The following video shows something that I have been working on as a prototype for a larger landscape AR project.

As you can see, by using the Qualcomm AR SDK and Unity3D it is possible to augment some quite complex virtual objects and information onto the model Roman fort. I really like this application, as all I have done is take a book that you can buy at any heritage site (in the UK at least) and simply changed the baseboard design so that the extra content can be experienced. Obviously there was quite a lot of coding behind the scenes in the app and 3D modelling, but from a user point of view the AR content is very easy to see – simply print out the new baseboard, stick it on and load up the app.

For me that is one of the beautiful things about AR, you still have the real world, you still have the real fort that you have made and can play with it whether or not you have an iPad or Android tablet or what-have-you. All the AR does is augment that experience and allow you to play around with virtual soldiers or peasants or horses instead of using static model ones. It also opens up all sorts of possibilities for adding explanations of building types, a view into the day-to-day activities in a fort, or even for telling stories and acting out historical scenarios.

The relative ease of the deployment of the system (now that I have the code for the app figured out!) means this type of approach could be rolled out in all sorts of different situations. Some of my favourite things in museums, for instance, are the old-school dioramas and scale-models. The skill and craftsmanship of the original model will remain, but it could be augmented by the use of the app – and made to come alive.

The model of Housesteads fort in the Housesteads museum

The same is true of modern day prototyping models or architectural models. As humans we are used to looking at models of things, and want to be able to touch them and move them around. Manipulating them on a computer screen just doesn’t somehow seem quite right. But the ability to combine the virtual data, with the manipulation and movement of the real-life model gives us a unique and enhanced viewpoint, and can also allow us to visualise new buildings or exisiting buildings in new ways.

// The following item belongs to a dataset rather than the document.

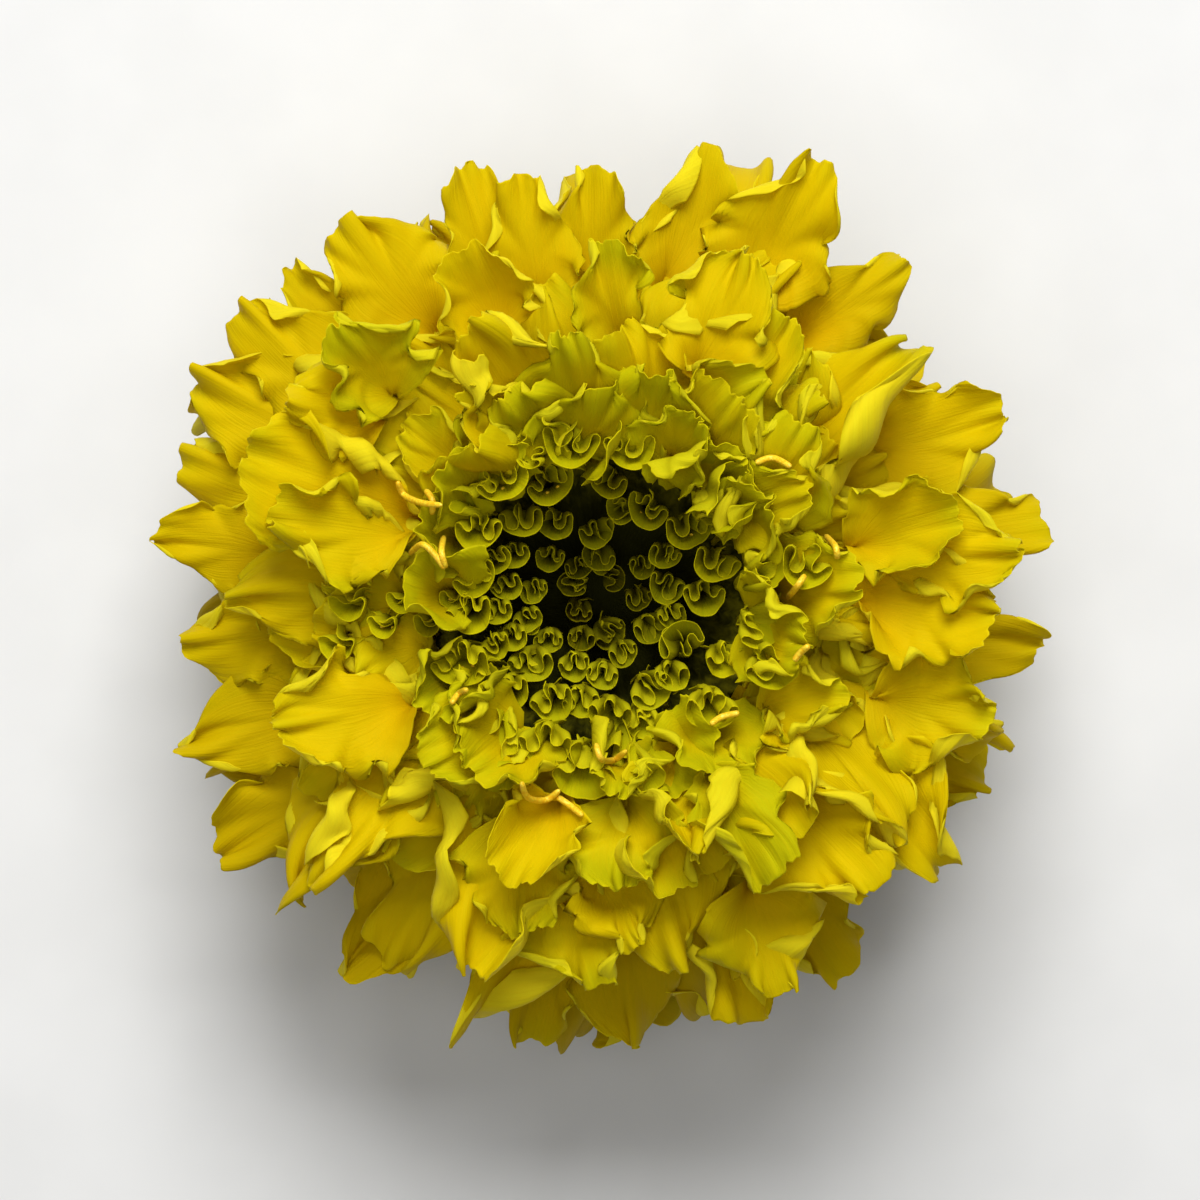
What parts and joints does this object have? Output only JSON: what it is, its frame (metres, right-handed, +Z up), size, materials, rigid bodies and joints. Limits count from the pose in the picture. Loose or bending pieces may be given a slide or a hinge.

A particularly important consideration when creating AR content is to ensure that it looks as believable or ‘real’ as possible. The human eye is very good at noticing things that seem out of the ordinary or “don’t feel quite right”. One of the main ways to help with creating a believable AR experience  is to ensure the real-world occludes the virtual objects. That is the virtual content can be seen to move behind the real-world objects (such as the soldiers walking through the model gateway). Also it should be possible to interact with the real-world objects and have that affect the virtual content (such as touching one of the buildings and making the labels appear). This will become particularly important as I move into rolling the system out into a landscape instead of just a scale-model. As I augment the real world with virtual objects, those objects have to interact with the real-world as if they are part of it – otherwise too many Breaks in Presence will occur and the value of the AR content is diminished. An accurate 3D model of the real-world is quite a bit harder to create than that of a paper fort, but if I can pull it off, the results promise to be quite a bit more impressive…

 

ARK and Augmented Reality

Recently I have been working away in the Unity gaming engine using it to make some Augmented Reality applications for the iPhone and iPad. It is surprisingly successful and with at least 3 different ways of getting 3D content to overlay on the iOS video feed (Qualcomm, StringAR and UART) the workflow is more open than ever. I have been attempting to load 3D content at runtime, so that dynamic situations can be created as a result of user interaction – rather than having to have all of the resources (3D models, etc.) pre-loaded into the app. This not only saves on file size of the app, it also means that the app can pull real-time information and data that can be changed by many people at once. However, in order to do that I needed some kind of back-end database…

For those of you that know me, you will know that as well as doing my PhD I work on the development of the open-source archaeological database system known as the Archaeological Recording Kit (ARK). It seemed like a logical step to combine these two projects and use ARK as the back-end database. So that is what I went and did and at the same time created a rudimentary AR interface to ARK. The preliminary results can be seen in the video below:

This example uses the Qualcomm AR API, and ARK v1.0. Obviously at the moment it is marker-based AR (or at least image recognition based), the next task is to incorporate the iDevices’ gyroscope to enable the AR experience to continue even when the QR code is not visible.